(PROVIDED DATA):
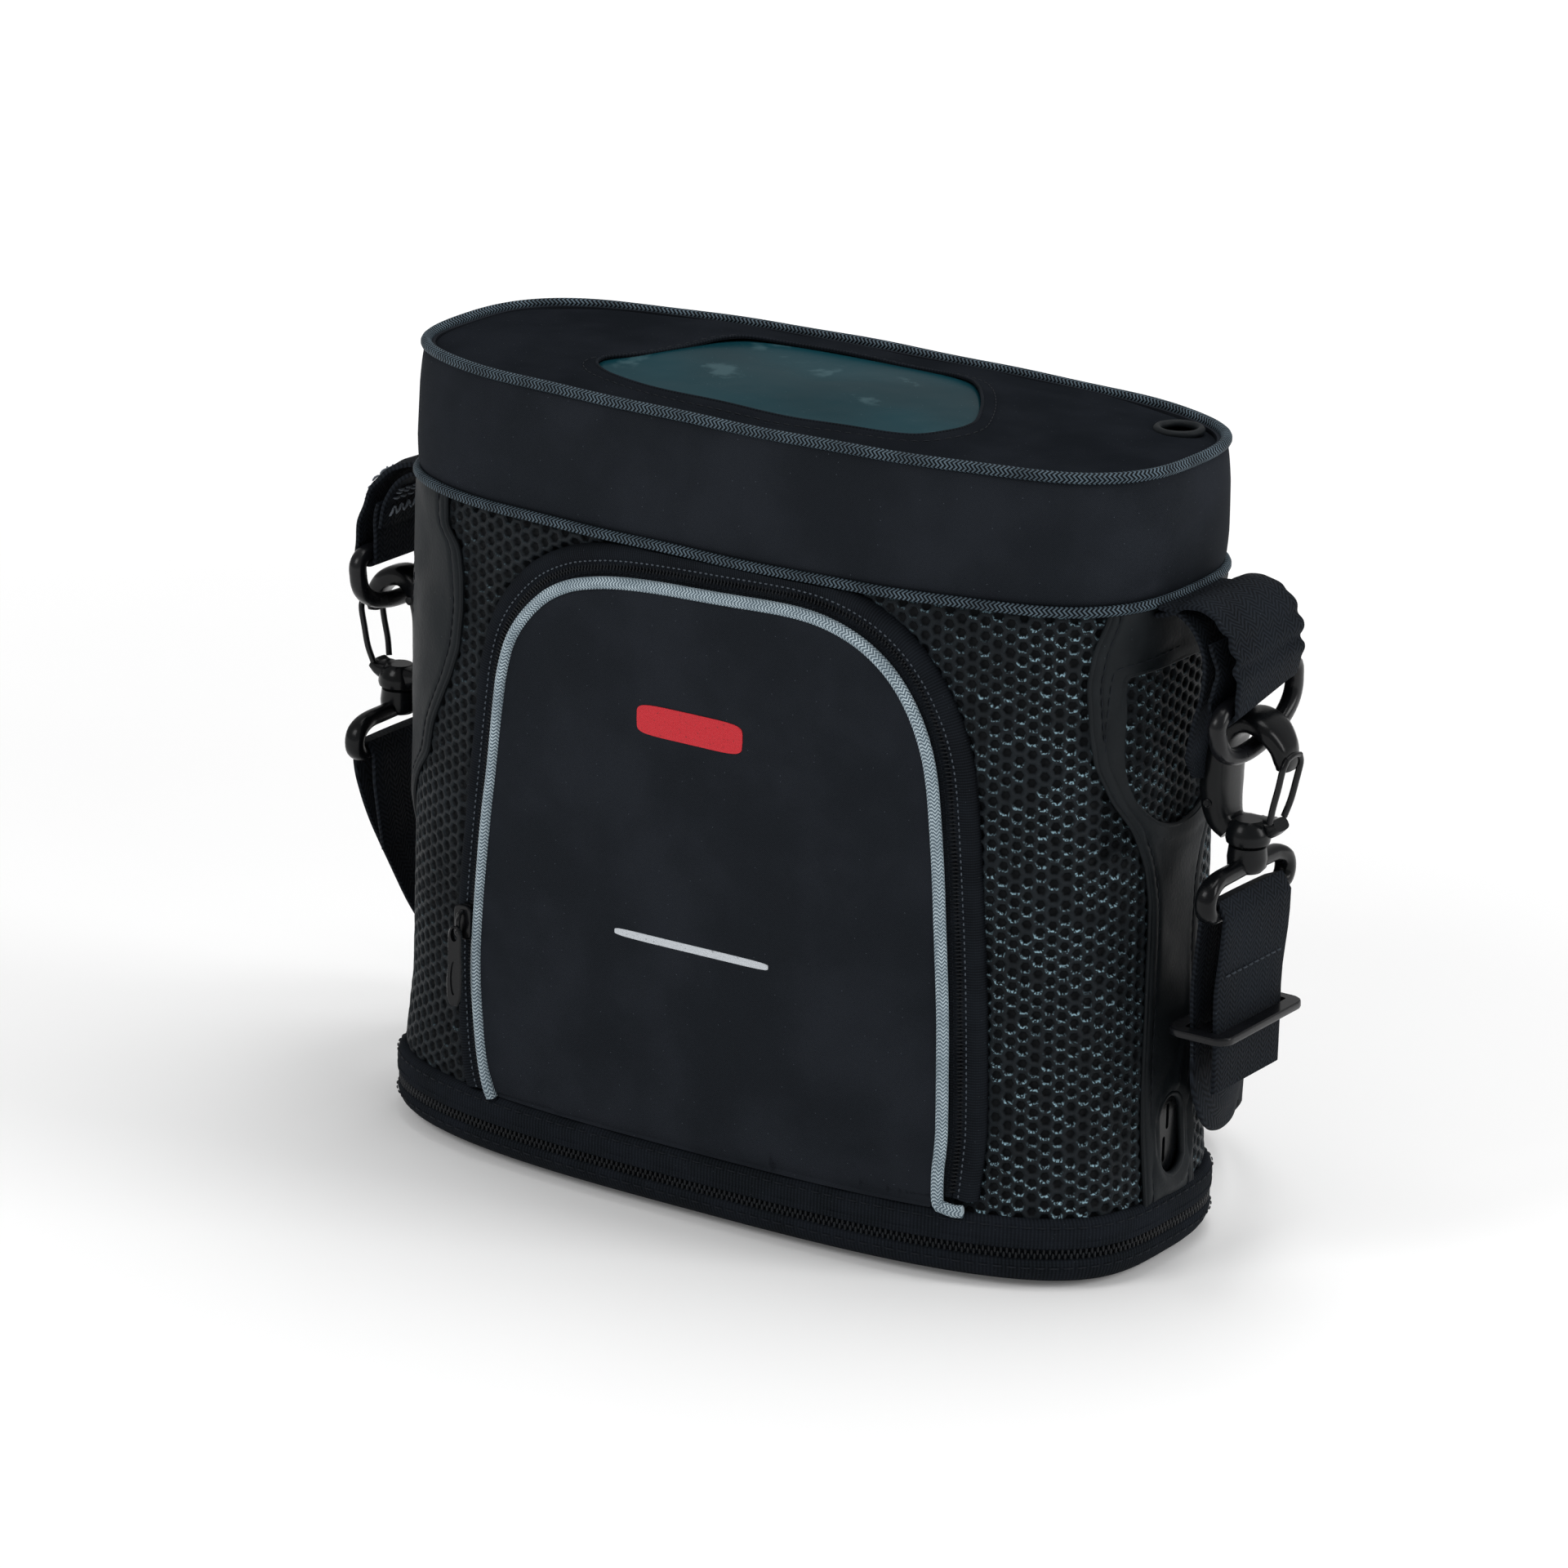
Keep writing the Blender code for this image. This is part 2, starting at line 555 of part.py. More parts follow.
part("base_zip_pull", slab(round_rect(BS_Y + 0.0132, COIL_Z, 0.0260, 0.0060, 0.0028, 3), "x",
                           BS_X - 0.0056, BS_X - 0.0042), "black_metal",
     origin=(BS_X - 0.0049, BS_Y + 0.0010, COIL_Z))

# ------------------------------------------------------------------ strap clips
LEFT_TAB = ((0.1305, 0.2030), (0.1370, 0.2030), (0.1440, 0.2008), (0.1505, 0.1950), (0.1550, 0.1860),
            (0.1567, 0.1770))
RIGHT_TAB = ((0.1305, 0.2030), (0.1350, 0.2066), (0.1410, 0.2092), (0.1480, 0.2086), (0.1540, 0.2032),
             (0.1568, 0.1950), (0.1571, 0.1880))


def tab_path(keys, bar_z):
    """Webbing out of the seam, round the ring's bar and back up inside itself."""
    pts = [(x, 0.0, z) for x, z in keys]
    r = 0.0040
    for i in range(0, 9):
        a = pi * i / 8.0
        pts.append((HW_X + r * cos(a), 0.0, bar_z - r * sin(a)))
    end = len(keys)
    for x, z in ((HW_X - 0.0039, bar_z + 0.0045), (HW_X - 0.0030, bar_z + 0.0110), (HW_X - 0.0052, bar_z + 0.0180)):
        pts.append((x, 0.0, z))
    return pts


def swing(pts, side):
    return [(side * x, y, z) for x, y, z in pts]


def d_ring(z_bar, z_limb):
    """D-shaped ring: straight bar on top, a bow below."""
    pts = [(HW_X, y, z_bar) for y in (-0.0192, -0.0096, 0.0, 0.0096, 0.0192)]
    depth = z_bar - z_limb
    for i in range(0, 13):
        a = pi * i / 12.0
        y = 0.0222 * cos(a)
        z = z_bar - 0.0030 - (depth - 0.0030) * sin(a) ** 0.62
        pts.append((HW_X, y, z))
    return pts


def hook_path(base):
    """Crown of the snap hook: up one side, over and down to the nose."""
    up = HOOK_ARC_Z - HOOK_BASE_Z
    pts = [(-HOOK_HALF + 0.0040, 0.0, base + 0.0020), (-HOOK_HALF + 0.0008, 0.0, base + 0.0060),
           (-HOOK_HALF, 0.0, base + 0.0110), (-HOOK_HALF, 0.0, base + 0.0190)]
    for i in range(0, 10):
        a = pi - pi * i / 9.0
        pts.append((HOOK_HALF * cos(a), 0.0, base + up + HOOK_HALF * sin(a)))
    pts.append((HOOK_HALF, 0.0, base + up - 0.0030))
    return [(HW_X + x, y, z) for x, y, z in pts]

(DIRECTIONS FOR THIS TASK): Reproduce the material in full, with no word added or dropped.

(THE OUTPUT):
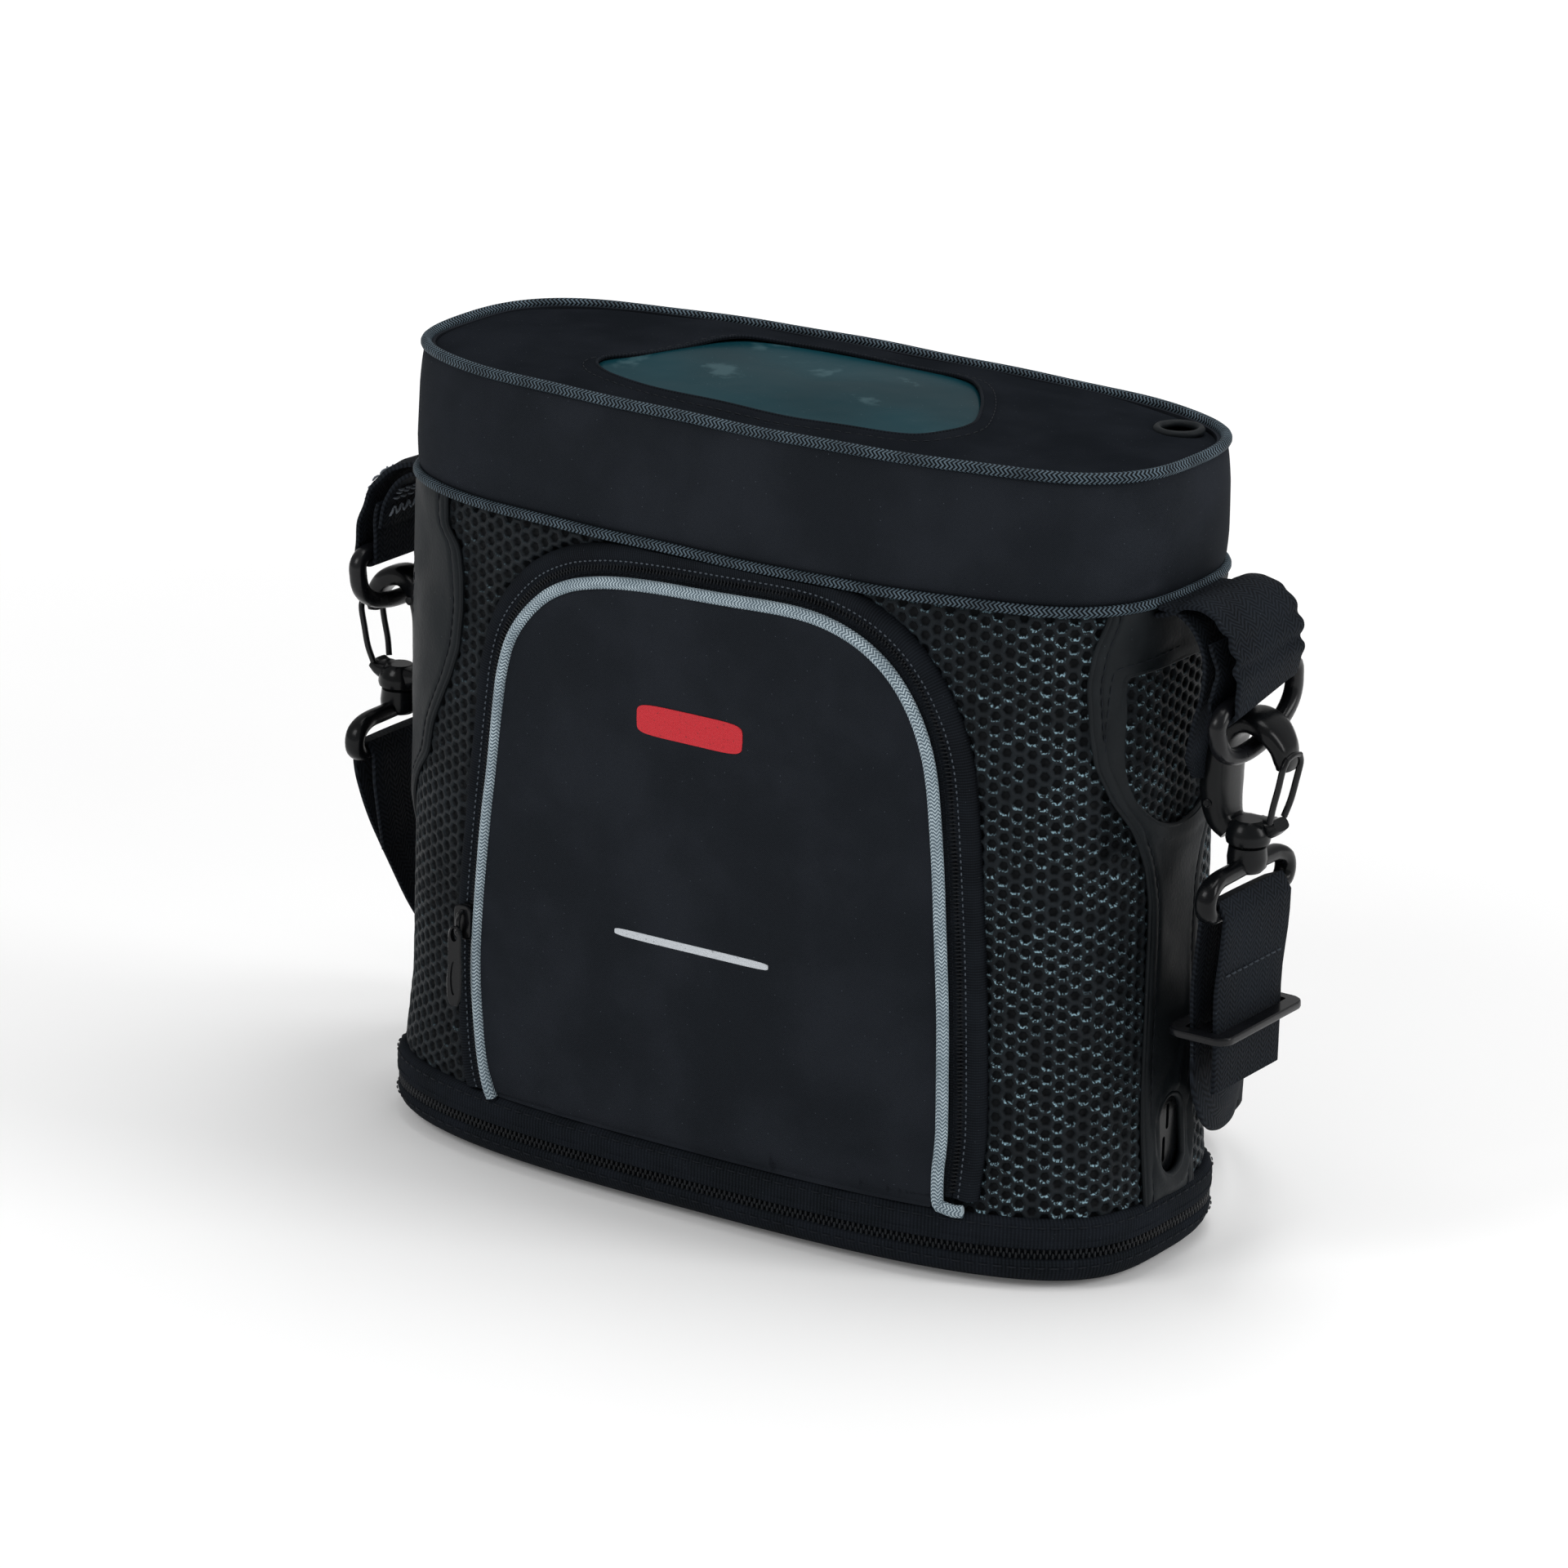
Keep writing the Blender code for this image. This is part 2, starting at line 555 of part.py. More parts follow.
part("base_zip_pull", slab(round_rect(BS_Y + 0.0132, COIL_Z, 0.0260, 0.0060, 0.0028, 3), "x",
                           BS_X - 0.0056, BS_X - 0.0042), "black_metal",
     origin=(BS_X - 0.0049, BS_Y + 0.0010, COIL_Z))

# ------------------------------------------------------------------ strap clips
LEFT_TAB = ((0.1305, 0.2030), (0.1370, 0.2030), (0.1440, 0.2008), (0.1505, 0.1950), (0.1550, 0.1860),
            (0.1567, 0.1770))
RIGHT_TAB = ((0.1305, 0.2030), (0.1350, 0.2066), (0.1410, 0.2092), (0.1480, 0.2086), (0.1540, 0.2032),
             (0.1568, 0.1950), (0.1571, 0.1880))


def tab_path(keys, bar_z):
    """Webbing out of the seam, round the ring's bar and back up inside itself."""
    pts = [(x, 0.0, z) for x, z in keys]
    r = 0.0040
    for i in range(0, 9):
        a = pi * i / 8.0
        pts.append((HW_X + r * cos(a), 0.0, bar_z - r * sin(a)))
    end = len(keys)
    for x, z in ((HW_X - 0.0039, bar_z + 0.0045), (HW_X - 0.0030, bar_z + 0.0110), (HW_X - 0.0052, bar_z + 0.0180)):
        pts.append((x, 0.0, z))
    return pts


def swing(pts, side):
    return [(side * x, y, z) for x, y, z in pts]


def d_ring(z_bar, z_limb):
    """D-shaped ring: straight bar on top, a bow below."""
    pts = [(HW_X, y, z_bar) for y in (-0.0192, -0.0096, 0.0, 0.0096, 0.0192)]
    depth = z_bar - z_limb
    for i in range(0, 13):
        a = pi * i / 12.0
        y = 0.0222 * cos(a)
        z = z_bar - 0.0030 - (depth - 0.0030) * sin(a) ** 0.62
        pts.append((HW_X, y, z))
    return pts


def hook_path(base):
    """Crown of the snap hook: up one side, over and down to the nose."""
    up = HOOK_ARC_Z - HOOK_BASE_Z
    pts = [(-HOOK_HALF + 0.0040, 0.0, base + 0.0020), (-HOOK_HALF + 0.0008, 0.0, base + 0.0060),
           (-HOOK_HALF, 0.0, base + 0.0110), (-HOOK_HALF, 0.0, base + 0.0190)]
    for i in range(0, 10):
        a = pi - pi * i / 9.0
        pts.append((HOOK_HALF * cos(a), 0.0, base + up + HOOK_HALF * sin(a)))
    pts.append((HOOK_HALF, 0.0, base + up - 0.0030))
    return [(HW_X + x, y, z) for x, y, z in pts]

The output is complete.